■ **INFORMATION SUPPLIED**:
════════════════
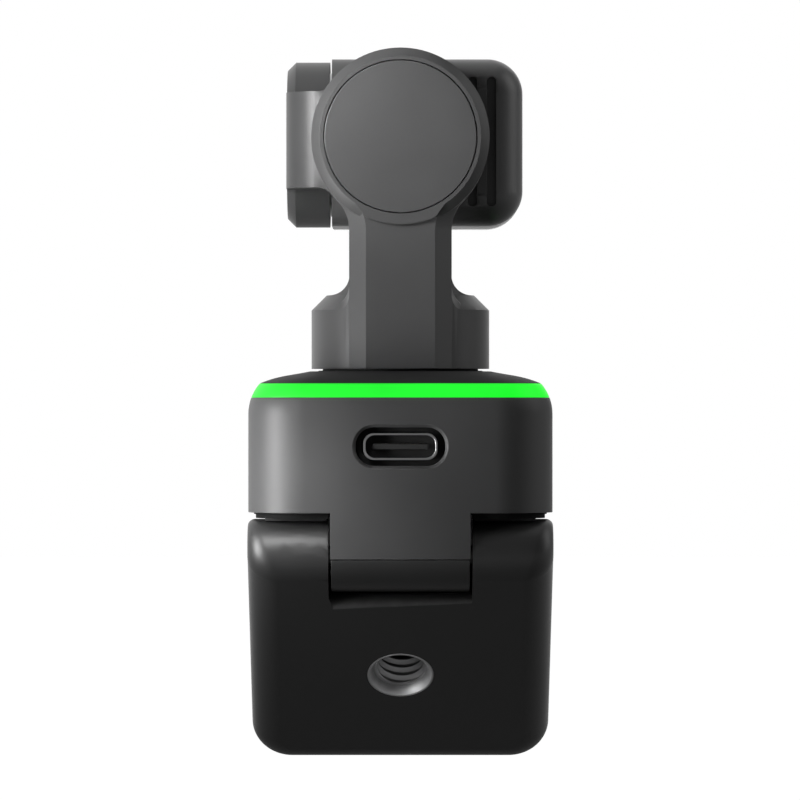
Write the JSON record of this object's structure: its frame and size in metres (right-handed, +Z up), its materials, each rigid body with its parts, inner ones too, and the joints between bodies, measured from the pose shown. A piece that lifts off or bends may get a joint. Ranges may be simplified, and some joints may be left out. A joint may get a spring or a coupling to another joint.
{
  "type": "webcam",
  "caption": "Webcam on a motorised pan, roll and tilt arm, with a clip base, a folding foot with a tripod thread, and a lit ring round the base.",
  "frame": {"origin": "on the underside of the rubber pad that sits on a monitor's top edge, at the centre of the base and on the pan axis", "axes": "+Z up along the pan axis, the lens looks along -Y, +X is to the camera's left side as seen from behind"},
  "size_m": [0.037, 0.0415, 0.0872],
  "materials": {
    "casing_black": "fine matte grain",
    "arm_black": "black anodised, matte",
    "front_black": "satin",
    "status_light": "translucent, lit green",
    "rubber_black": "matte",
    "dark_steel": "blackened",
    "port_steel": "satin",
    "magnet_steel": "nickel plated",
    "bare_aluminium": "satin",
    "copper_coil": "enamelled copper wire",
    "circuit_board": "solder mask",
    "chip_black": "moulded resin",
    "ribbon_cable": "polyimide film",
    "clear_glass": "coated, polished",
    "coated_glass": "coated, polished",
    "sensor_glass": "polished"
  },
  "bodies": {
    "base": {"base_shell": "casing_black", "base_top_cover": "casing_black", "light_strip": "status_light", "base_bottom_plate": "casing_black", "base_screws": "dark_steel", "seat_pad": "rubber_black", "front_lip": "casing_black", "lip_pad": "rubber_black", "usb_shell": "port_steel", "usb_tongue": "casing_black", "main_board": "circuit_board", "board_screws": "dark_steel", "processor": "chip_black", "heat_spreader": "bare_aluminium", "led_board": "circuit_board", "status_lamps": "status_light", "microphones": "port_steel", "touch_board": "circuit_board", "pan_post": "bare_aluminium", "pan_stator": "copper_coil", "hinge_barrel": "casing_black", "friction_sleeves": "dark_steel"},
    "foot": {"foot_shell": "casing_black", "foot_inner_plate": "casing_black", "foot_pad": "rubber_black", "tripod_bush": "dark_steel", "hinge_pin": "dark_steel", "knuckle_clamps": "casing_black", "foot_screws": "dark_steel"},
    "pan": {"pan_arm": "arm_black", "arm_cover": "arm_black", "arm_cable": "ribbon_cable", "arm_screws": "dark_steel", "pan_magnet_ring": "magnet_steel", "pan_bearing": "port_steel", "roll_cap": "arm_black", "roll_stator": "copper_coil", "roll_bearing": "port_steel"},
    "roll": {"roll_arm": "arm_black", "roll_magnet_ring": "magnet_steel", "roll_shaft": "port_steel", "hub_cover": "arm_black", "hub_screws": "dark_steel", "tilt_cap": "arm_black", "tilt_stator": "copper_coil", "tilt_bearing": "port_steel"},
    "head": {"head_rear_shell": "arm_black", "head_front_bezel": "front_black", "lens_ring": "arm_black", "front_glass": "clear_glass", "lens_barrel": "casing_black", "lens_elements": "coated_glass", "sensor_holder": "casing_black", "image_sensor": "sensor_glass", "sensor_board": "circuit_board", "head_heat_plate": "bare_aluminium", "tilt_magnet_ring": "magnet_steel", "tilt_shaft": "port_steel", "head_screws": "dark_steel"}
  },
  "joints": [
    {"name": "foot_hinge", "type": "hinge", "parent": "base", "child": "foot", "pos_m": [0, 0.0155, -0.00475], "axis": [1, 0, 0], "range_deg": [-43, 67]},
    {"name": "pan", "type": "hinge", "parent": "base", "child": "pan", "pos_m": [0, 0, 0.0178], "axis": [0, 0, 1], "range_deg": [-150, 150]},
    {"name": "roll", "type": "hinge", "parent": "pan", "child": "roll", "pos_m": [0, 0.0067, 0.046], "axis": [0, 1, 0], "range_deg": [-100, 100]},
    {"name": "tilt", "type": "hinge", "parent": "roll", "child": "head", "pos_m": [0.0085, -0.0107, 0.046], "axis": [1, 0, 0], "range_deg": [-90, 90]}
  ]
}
════════════════
■ **WHAT YOU ARE ASKED TO DO**: Extract every line above exactly as it stands.

■ **EXERCISE SOLUTION**:
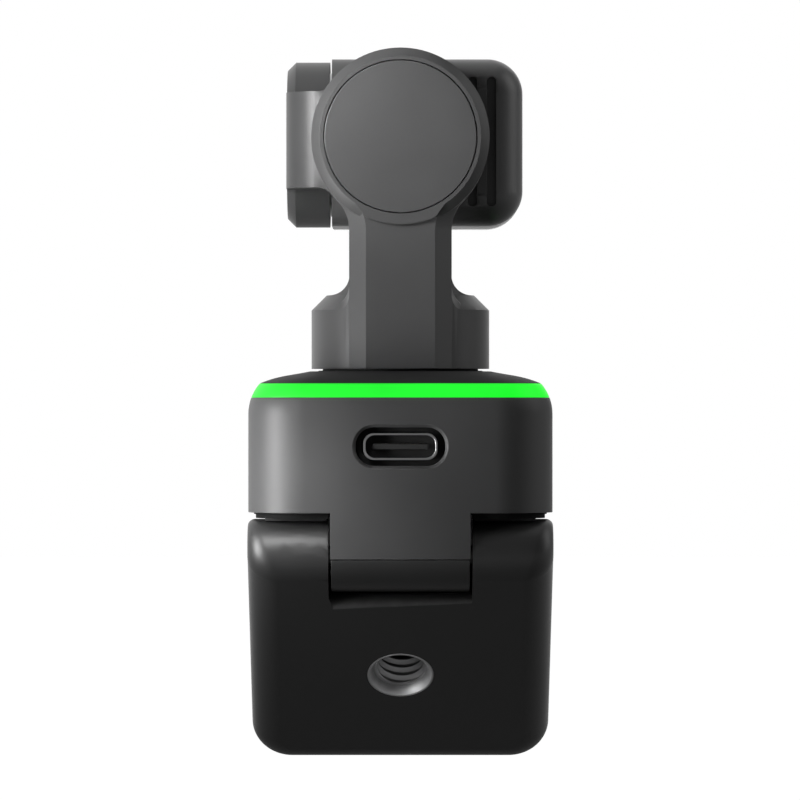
Write the JSON record of this object's structure: its frame and size in metres (right-handed, +Z up), its materials, each rigid body with its parts, inner ones too, and the joints between bodies, measured from the pose shown. A piece that lifts off or bends may get a joint. Ranges may be simplified, and some joints may be left out. A joint may get a spring or a coupling to another joint.
{
  "type": "webcam",
  "caption": "Webcam on a motorised pan, roll and tilt arm, with a clip base, a folding foot with a tripod thread, and a lit ring round the base.",
  "frame": {"origin": "on the underside of the rubber pad that sits on a monitor's top edge, at the centre of the base and on the pan axis", "axes": "+Z up along the pan axis, the lens looks along -Y, +X is to the camera's left side as seen from behind"},
  "size_m": [0.037, 0.0415, 0.0872],
  "materials": {
    "casing_black": "fine matte grain",
    "arm_black": "black anodised, matte",
    "front_black": "satin",
    "status_light": "translucent, lit green",
    "rubber_black": "matte",
    "dark_steel": "blackened",
    "port_steel": "satin",
    "magnet_steel": "nickel plated",
    "bare_aluminium": "satin",
    "copper_coil": "enamelled copper wire",
    "circuit_board": "solder mask",
    "chip_black": "moulded resin",
    "ribbon_cable": "polyimide film",
    "clear_glass": "coated, polished",
    "coated_glass": "coated, polished",
    "sensor_glass": "polished"
  },
  "bodies": {
    "base": {"base_shell": "casing_black", "base_top_cover": "casing_black", "light_strip": "status_light", "base_bottom_plate": "casing_black", "base_screws": "dark_steel", "seat_pad": "rubber_black", "front_lip": "casing_black", "lip_pad": "rubber_black", "usb_shell": "port_steel", "usb_tongue": "casing_black", "main_board": "circuit_board", "board_screws": "dark_steel", "processor": "chip_black", "heat_spreader": "bare_aluminium", "led_board": "circuit_board", "status_lamps": "status_light", "microphones": "port_steel", "touch_board": "circuit_board", "pan_post": "bare_aluminium", "pan_stator": "copper_coil", "hinge_barrel": "casing_black", "friction_sleeves": "dark_steel"},
    "foot": {"foot_shell": "casing_black", "foot_inner_plate": "casing_black", "foot_pad": "rubber_black", "tripod_bush": "dark_steel", "hinge_pin": "dark_steel", "knuckle_clamps": "casing_black", "foot_screws": "dark_steel"},
    "pan": {"pan_arm": "arm_black", "arm_cover": "arm_black", "arm_cable": "ribbon_cable", "arm_screws": "dark_steel", "pan_magnet_ring": "magnet_steel", "pan_bearing": "port_steel", "roll_cap": "arm_black", "roll_stator": "copper_coil", "roll_bearing": "port_steel"},
    "roll": {"roll_arm": "arm_black", "roll_magnet_ring": "magnet_steel", "roll_shaft": "port_steel", "hub_cover": "arm_black", "hub_screws": "dark_steel", "tilt_cap": "arm_black", "tilt_stator": "copper_coil", "tilt_bearing": "port_steel"},
    "head": {"head_rear_shell": "arm_black", "head_front_bezel": "front_black", "lens_ring": "arm_black", "front_glass": "clear_glass", "lens_barrel": "casing_black", "lens_elements": "coated_glass", "sensor_holder": "casing_black", "image_sensor": "sensor_glass", "sensor_board": "circuit_board", "head_heat_plate": "bare_aluminium", "tilt_magnet_ring": "magnet_steel", "tilt_shaft": "port_steel", "head_screws": "dark_steel"}
  },
  "joints": [
    {"name": "foot_hinge", "type": "hinge", "parent": "base", "child": "foot", "pos_m": [0, 0.0155, -0.00475], "axis": [1, 0, 0], "range_deg": [-43, 67]},
    {"name": "pan", "type": "hinge", "parent": "base", "child": "pan", "pos_m": [0, 0, 0.0178], "axis": [0, 0, 1], "range_deg": [-150, 150]},
    {"name": "roll", "type": "hinge", "parent": "pan", "child": "roll", "pos_m": [0, 0.0067, 0.046], "axis": [0, 1, 0], "range_deg": [-100, 100]},
    {"name": "tilt", "type": "hinge", "parent": "roll", "child": "head", "pos_m": [0.0085, -0.0107, 0.046], "axis": [1, 0, 0], "range_deg": [-90, 90]}
  ]
}